Year ended December 31, 2010 compared to the year ended December 31, 2009
Net income increased in 2010 compared to 2009 primarily due to the change in net realized capital gains (losses), a lower Unlock
charge and lower DAC amortization, as well as continued expense reduction efforts.
The Unlock charge was $78, after-tax, in 2010 compared to an Unlock charge of $318, after-tax, in 2009. The Unlock charge in 2010
was primarily due to equity market improvements that were less than expected for 2010, while the Unlock charge in 2009 was primarily
due to equity market performance significantly below expectations for the first quarter of 2009. Benefits, losses and loss adjustment
expenses, as well as DAC amortization decreased in 2010 due to the lower Unlock charge. For further discussion of the Unlock see the
Critical Accounting Estimates within the MD&A.
The lower net realized capital losses in 2010 compared to 2009 were primarily due to lower impairment losses and net realized gains on
sales of securities as compared with net realized losses in 2009. Variable annuity hedging program gains were were $11 in 2010
compared to losses of $112 in 2009; net impairment losses were $172 and $619, respectively, in 2010 and 2009. For further discussion
on the results of the variable annuity hedging program see Investment Results, Net Realized Capital Gains (Losses) within Key
Performance Measures and Ratios of the MD&A.

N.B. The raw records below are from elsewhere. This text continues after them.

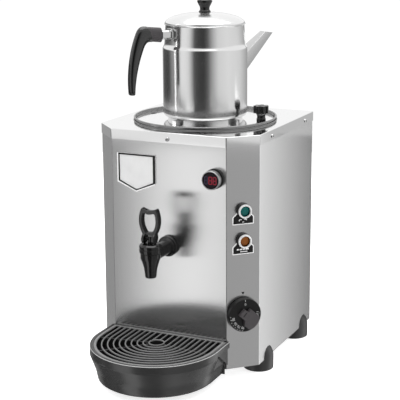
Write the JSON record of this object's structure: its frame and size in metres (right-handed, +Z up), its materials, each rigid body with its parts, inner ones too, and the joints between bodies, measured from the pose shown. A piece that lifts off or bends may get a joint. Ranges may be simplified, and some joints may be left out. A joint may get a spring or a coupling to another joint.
{
  "type": "hot water urn",
  "caption": "Counter-top hot water boiler: chamfered steel body with a lidded tank, a teapot on its lid, a lever tap, a thermostat knob, pilot lamps and a half-round drip tray.",
  "frame": {"origin": "on the floor under the middle of the whole object's bounding box", "axes": "+Z up, -Y is the front with the tap and the drip tray, +X is the side with the pilot lamps and the thermostat knob"},
  "size_m": [0.2936, 0.4544, 0.5922],
  "materials": {
    "sheet_steel": "brushed stainless sheet",
    "polished_steel": "polished stainless sheet",
    "fastener_steel": "zinc-bright steel",
    "element_steel": "dark sheathed steel",
    "brass": "turned brass",
    "black_plastic": "smooth black moulding",
    "chrome_trim": "bright trim ring",
    "label_black": "printed black plate",
    "rubber": "black rubber",
    "green_lens": "tinted lens",
    "amber_lens": "tinted lens",
    "meter_window": "dark tinted window",
    "housing_plastic": "pale moulding"
  },
  "bodies": {
    "urn_body": {"body_wrap": "sheet_steel", "back_panel": "sheet_steel", "bottom_plate": "sheet_steel", "badge_plate": "sheet_steel", "tank_stand": "sheet_steel", "top_cover": "polished_steel", "tank": "polished_steel", "cover_screws": "fastener_steel", "back_panel_screws": "fastener_steel", "foot_screws": "fastener_steel", "thermostat_screws": "fastener_steel", "tap_spring": "fastener_steel", "outlet_pipe": "fastener_steel", "thermometer_probe": "fastener_steel", "safety_cutout": "fastener_steel", "heating_element": "element_steel", "element_plug": "brass", "thermostat_bulb": "brass", "left_feet": "black_plastic", "right_feet": "black_plastic", "tap_body": "black_plastic", "tap_bonnet": "black_plastic", "tap_shank_nut": "black_plastic", "thermometer_nut": "black_plastic", "lamp_nuts": "black_plastic", "cable_gland": "black_plastic", "gland_nut": "black_plastic", "thermometer_housing": "chrome_trim", "lamp_bezels": "chrome_trim", "lamp_labels": "label_black", "tank_seal": "rubber", "tap_gasket": "rubber", "element_gasket": "rubber", "thermometer_gasket": "rubber", "green_lamp_lens": "green_lens", "amber_lamp_lens": "amber_lens", "thermometer_window": "meter_window", "thermostat_body": "housing_plastic", "terminal_block": "housing_plastic"},
    "tap_plunger": {"tap_plunger": "black_plastic", "tap_seat_cup": "rubber", "tap_pin": "fastener_steel"},
    "tap_lever": {"tap_lever": "black_plastic"},
    "thermostat_knob": {"thermostat_knob": "black_plastic", "thermostat_spindle": "fastener_steel"},
    "tank_lid": {"tank_lid": "polished_steel", "pot_stand": "polished_steel", "lid_knob": "black_plastic", "lid_knob_stud": "fastener_steel"},
    "teapot": {"teapot_body": "polished_steel", "teapot_spout": "polished_steel", "handle_bracket": "polished_steel", "teapot_handle": "black_plastic", "handle_screw": "fastener_steel"},
    "teapot_lid": {"teapot_lid": "polished_steel", "teapot_lid_knob": "black_plastic", "teapot_lid_screw": "fastener_steel"},
    "drip_tray": {"drip_tray": "black_plastic"},
    "drip_grill": {"drip_grill": "black_plastic"}
  },
  "joints": [
    {"name": "tap_plunger_lift", "type": "slide", "parent": "urn_body", "child": "tap_plunger", "axis": [0, 0, 1], "range_m": [0, 0.00318], "deforming": ["tap_spring"]},
    {"name": "tap_lever_tilt", "type": "hinge", "parent": "tap_plunger", "child": "tap_lever", "pos_m": [0, -0.13775, 0.2398], "axis": [1, 0, 0], "range_deg": [0, 45], "stiffness_Nm_per_rad": 0.05, "springref_deg": -5.73},
    {"name": "thermostat_knob_turn", "type": "hinge", "parent": "urn_body", "child": "thermostat_knob", "pos_m": [0.1193, -0.05505, 0.1095], "axis": [0.7071, -0.7071, 0], "range_deg": [-270, 0]},
    {"name": "tank_lid_lift", "type": "slide", "parent": "urn_body", "child": "tank_lid", "axis": [0, 0, 1], "range_m": [0, 0.12]},
    {"name": "teapot_lift", "type": "slide", "parent": "tank_lid", "child": "teapot", "axis": [0, 0, 1], "range_m": [0, 0.15]},
    {"name": "teapot_lid_lift", "type": "slide", "parent": "teapot", "child": "teapot_lid", "axis": [0, 0, 1], "range_m": [0, 0.06]},
    {"name": "drip_tray_slide", "type": "slide", "parent": "urn_body", "child": "drip_tray", "axis": [0, -1, 0], "range_m": [0, 0.12]},
    {"name": "drip_grill_lift", "type": "slide", "parent": "drip_tray", "child": "drip_grill", "axis": [0, 0, 1], "range_m": [0, 0.05]}
  ],
  "couplings": [
    {"joint": "tap_lever_tilt", "follows": "tap_plunger_lift", "rad_per_m": 247}
  ]
}
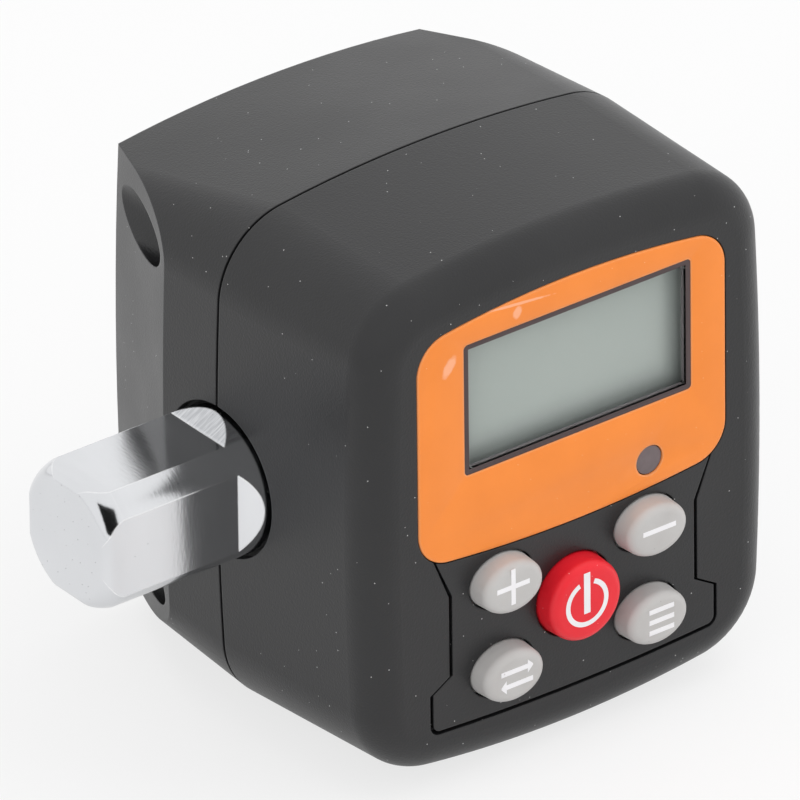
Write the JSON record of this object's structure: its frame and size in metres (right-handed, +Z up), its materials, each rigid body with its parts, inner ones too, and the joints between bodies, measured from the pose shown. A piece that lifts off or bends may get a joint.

Management’ s decision to suspend sales of structured settlements and terminal funding products resulted in decreased earned premiums
in 2010 as compared to 2009 with a corresponding decrease in benefits, losses and loss adjustment expenses. In addition, benefits,
losses and loss adjustment expenses were lower for institutional annuities driven by the Company’ s execution on its call and buyback
strategy associated with stable value products, which reduced the related liabilities.
Life Other Operations effective tax rate differs from the statutory rate of 35% primarily due to varying tax rates by country and the
valuation allowance on deferred tax benefits related to certain realized losses on securities that back certain institutional annuities. For
further discussion, see Note 13 of the Notes to Consolidated Financial Statements.